***** Given data

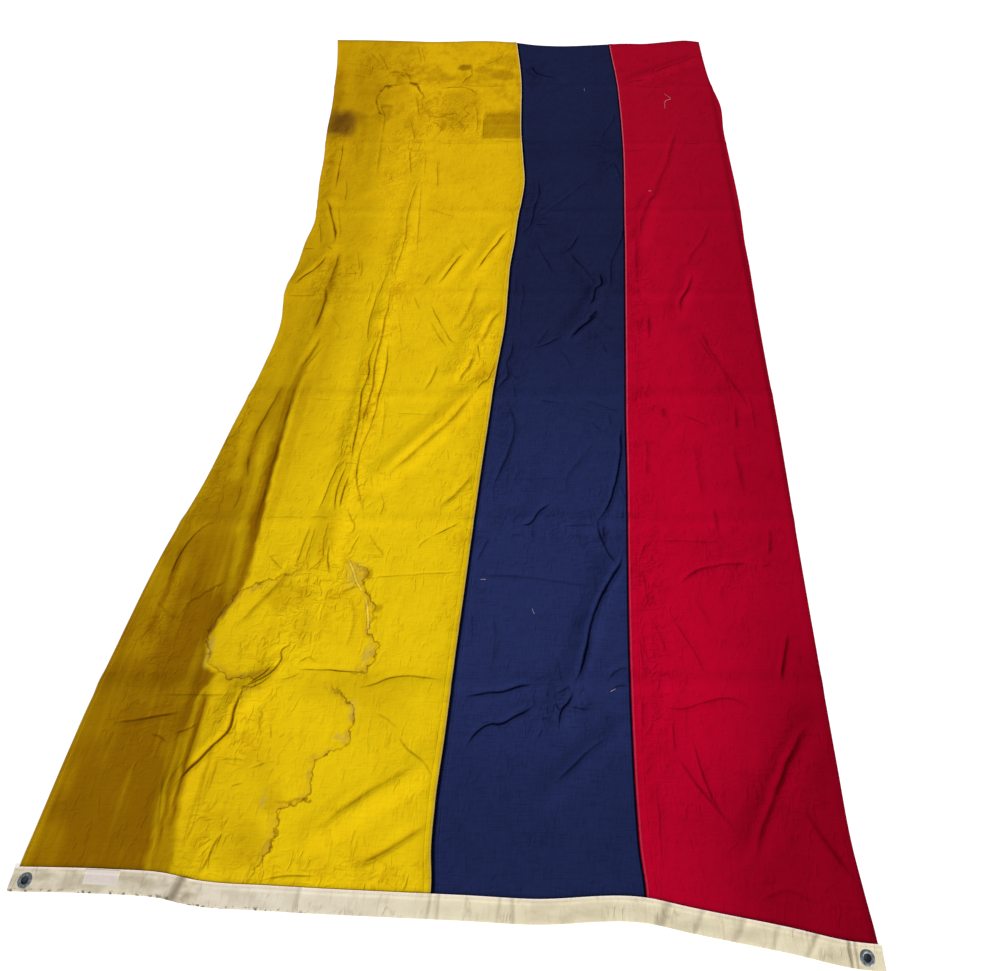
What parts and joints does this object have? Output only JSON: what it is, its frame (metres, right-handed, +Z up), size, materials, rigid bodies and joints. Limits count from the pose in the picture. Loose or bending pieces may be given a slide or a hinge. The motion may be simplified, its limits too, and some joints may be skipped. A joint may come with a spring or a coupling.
{
  "type": "tricolour cloth flag with canvas heading",
  "caption": "Long worn cotton flag of yellow, blue and red panels laid out flat, with a folded canvas heading, metal eyelets near its corners and a blank label.",
  "frame": {"origin": "on the surface that the flag lies on, under the middle of its box", "axes": "+X across the flag along its hoist, from the yellow edge to the red edge, +Y along the fly, away from the heading, +Z up"},
  "size_m": [1.5356, 3.144, 0.0159],
  "materials": {
    "yellow_cotton": "plain woven cotton, stained and creased",
    "blue_cotton": "plain woven cotton, creased",
    "red_cotton": "plain woven cotton, creased",
    "canvas": "heavy unbleached canvas, soiled",
    "eyelet_metal": "dull tarnished metal",
    "label_tape": "woven tape, blank"
  },
  "bodies": {
    "root": {"panel_yellow": "yellow_cotton", "panel_blue": "blue_cotton", "panel_red": "red_cotton", "heading": "canvas", "eyelet_left": "eyelet_metal", "eyelet_right": "eyelet_metal", "label": "label_tape"}
  },
  "joints": []
}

**********

Write the entire listing out again, word for word.

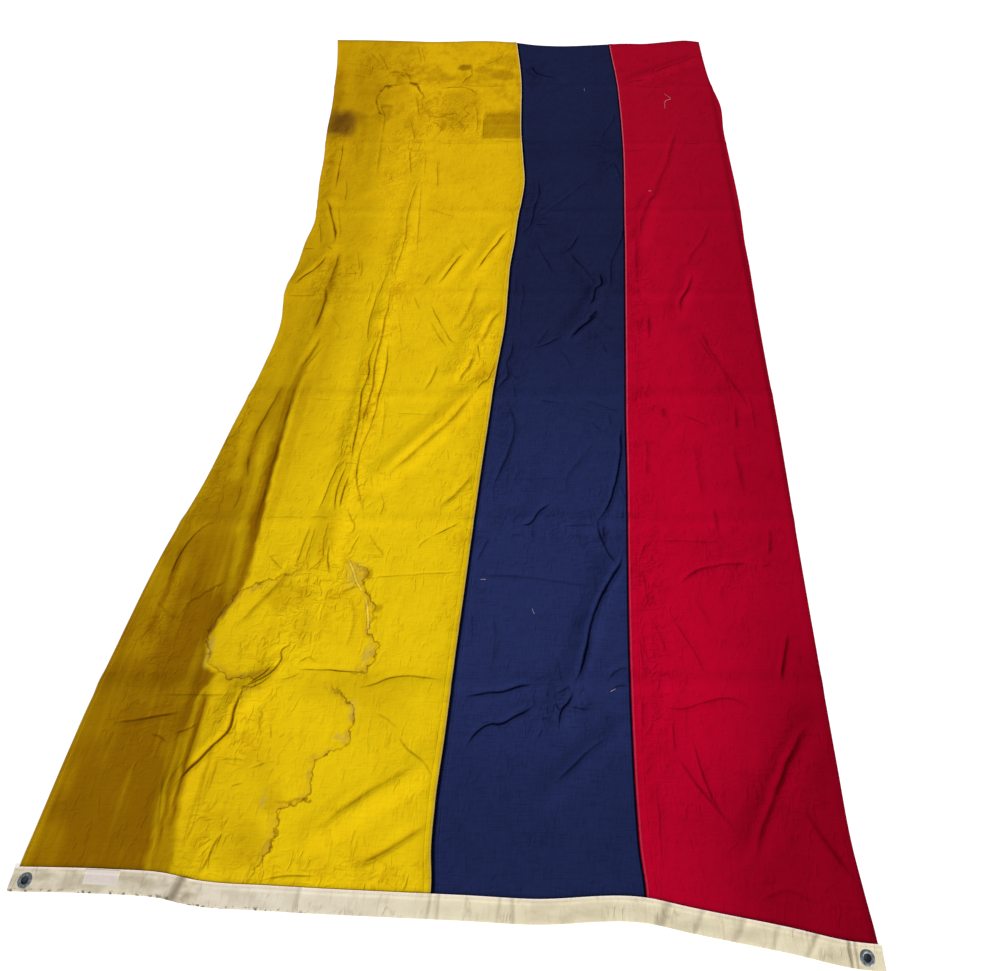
What parts and joints does this object have? Output only JSON: what it is, its frame (metres, right-handed, +Z up), size, materials, rigid bodies and joints. Limits count from the pose in the picture. Loose or bending pieces may be given a slide or a hinge. The motion may be simplified, its limits too, and some joints may be skipped. A joint may come with a spring or a coupling.
{
  "type": "tricolour cloth flag with canvas heading",
  "caption": "Long worn cotton flag of yellow, blue and red panels laid out flat, with a folded canvas heading, metal eyelets near its corners and a blank label.",
  "frame": {"origin": "on the surface that the flag lies on, under the middle of its box", "axes": "+X across the flag along its hoist, from the yellow edge to the red edge, +Y along the fly, away from the heading, +Z up"},
  "size_m": [1.5356, 3.144, 0.0159],
  "materials": {
    "yellow_cotton": "plain woven cotton, stained and creased",
    "blue_cotton": "plain woven cotton, creased",
    "red_cotton": "plain woven cotton, creased",
    "canvas": "heavy unbleached canvas, soiled",
    "eyelet_metal": "dull tarnished metal",
    "label_tape": "woven tape, blank"
  },
  "bodies": {
    "root": {"panel_yellow": "yellow_cotton", "panel_blue": "blue_cotton", "panel_red": "red_cotton", "heading": "canvas", "eyelet_left": "eyelet_metal", "eyelet_right": "eyelet_metal", "label": "label_tape"}
  },
  "joints": []
}